The hour is defined as an integer from 0 to 23 and is in UTC.

The relevance to HF is that during darkness, the lower “D” layer collapses so RF which was previously attenuated is free to reach the higher “E” and “F” layers which increases both noise and global reach.

Sunspot R12 number

Solar activity follows a ten year cycle which can be predicted. The year 2024 is at the peak of this cycle so the “R12” number is high at ~150. In 2030 this will be low at (~25) and equivalent HF links will be more difficult.

Solar activity is subject to random bursts of radiation (Sporadic E) which makes predicting and calibrating HF communications harder than short range terrestrial links. Using empirical live measurements from sounders and crowd sourced networks, the random element can be mitigated but not removed.

HF Antennas

HF antenna theory is a complex art form. For example, the same physical antenna will produce very different propagation depending upon its height above the ground where reflection takes place.

The reflection depth varies by terrain so a swamp has a ground level water table but a desert could have a reflection height much deeper so an antenna may not need elevating much at all to achieve a link.

This reflection height determines the “take off angle”, and skip zone, whereby a tall antenna between two tall masts has a lower take off angle, and longer range compared with a waist height antenna which has a steep angle and relatively short range for Near Vertical Incidence Skywave (NVIS), which we have a separate model for.

When selecting the HF model, you will be given a fixed list of VOACAP antenna patterns with which you can manipulate the gain, height and the azimuth. A typical gain figure for a dipole will be between 1 and 2.15dBi whereas a LPA could be 9dBi depending on elements.
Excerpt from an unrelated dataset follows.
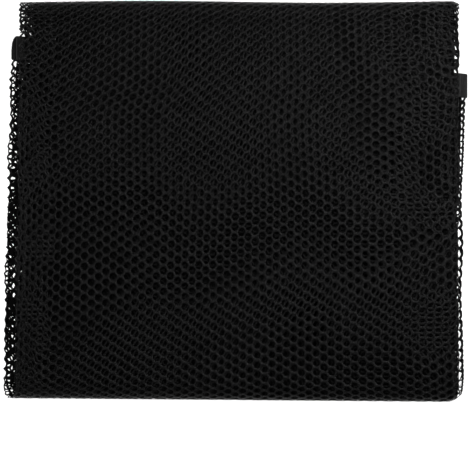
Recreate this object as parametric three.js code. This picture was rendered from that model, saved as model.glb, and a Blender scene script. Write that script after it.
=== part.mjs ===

Antenna	Description	API code
ITSA-1 Horizontal Dipole	Center fed symmetrical design with arms matched to half a wavelength. Deployed broadside to the target.	2
ITSA-1 Horizontal Yagi	Directional array which can be steered to a target.	3
ITSA-1 Vertical Log Periodic	Highly directional array with a focused beam pointed at a target.	4
ITSA-1 Sloping Vee	Simple directional antenna which only requires one mast. Arms are measured to 1/2 the wavelength and staked out towards the target.	5
ITSA-1 Inverted L	End-fed mixed polarisation antenna capable of local groundwave and distant Skywave. 1/4 wavelength up and 1/2 wavelength along.	6
ITS-78 Inverted L	End-fed mixed polarisation antenna capable of local groundwave and distant Skywave. 1/4 wavelength up and 1/2 wavelength along.	8
ITS-78 Sloping Long Wire	Simple end-fed wire orientated towards the target.	9
ITS-78 Arbitrary Tilted Dipole	Dipole tilted to achieve maximum gain.	10
ITS-78 Terminated Sloping Vee	Simple directional antenna which only requires one mast. Arms are staked out towards the target and terminated with a load.	11

Example HF API request

This simulation request is for a 10MHz half wave dipole, 8m above the ground, radiating 30W of RF power.

The month is November and the time is 8am UTC.

The sunspot R12 number is ~150 for late 2024 based on the solar cycle.

{
    "site": "Tx",
    "network": "HF",
    "transmitter": {
        "lat": "46.3936",
        "lon": "6.8835",
        "alt": "8",
        "frq": "10",
        "txw": "30",
        "bwi": "0.012"
    },
    "receiver": {
        "alt": "1",
        "rxg": "1",
        "rxs": "-125"
    },
    "antenna": {
        "txg": "2",
        "txl": "0",
        "ant": "2",
        "azi": "45"
    },
    "model": {
        "pm": "13",
        "pe": "3",
        "rel": "50",
        "month": 11,
        "hour": 8,
        "sunspots_r12": 150
    },
    "output": {
        "units": "m",
        "col": "HF.dBm",
        "out": "2",
        "nf": "-112",
        "res": "20",
        "rad": "5000",
        "bounds": {
            "north": 89,
            "east": 62.25,
            "south": 1.42,
            "west": -48.49
        }
    }
}

HF Calibration

Using crowd sourced link measurements from the amateur Weak Signal Propagation Network (WSPR), the VOACAP engine can be calibrated using our native calibration utility. Data can be filtered by station and processed ready for import to the calibration utility. The data reports Signal-to-Noise (SNR) measurements which reference an unknown noise floor. We recommend an average value of -100dBm for the 10MHz noise as any error in measurement is less than the other variables such as the variable solar radiation and distant station antenna gain for example.

The WSPR data required pre-processing to convert the 6 figure Maidenhead grid squares to WGS-84 coordinates. The maidenhead python library is recommended for this.

Filtering a time window is critical due to the propagation changes which occur throughout the day. For example, you cannot calibrate measurements from day and night together but you can calibrate an hour as a separate file.

A look ahead

Now that we have published an API, we want to integrate it into some systems. ATAK is an obvious candidate for starters but a HF radio which can see into the future or a ALE modem which doesn’t need to radiate to know it can, or cannot, communicate.

This capability will be available with the next SOOTHSAYER release.

Credits

Credit to the many VOACAP developers and maintainers over the years who have maintained this powerful capability. It is arguably one of the most senior pieces of operational software in the commercial world.

We have only put a shell on this incredible engine but hope our API will introduce a new generation of software developers and communicators to the magic of HF.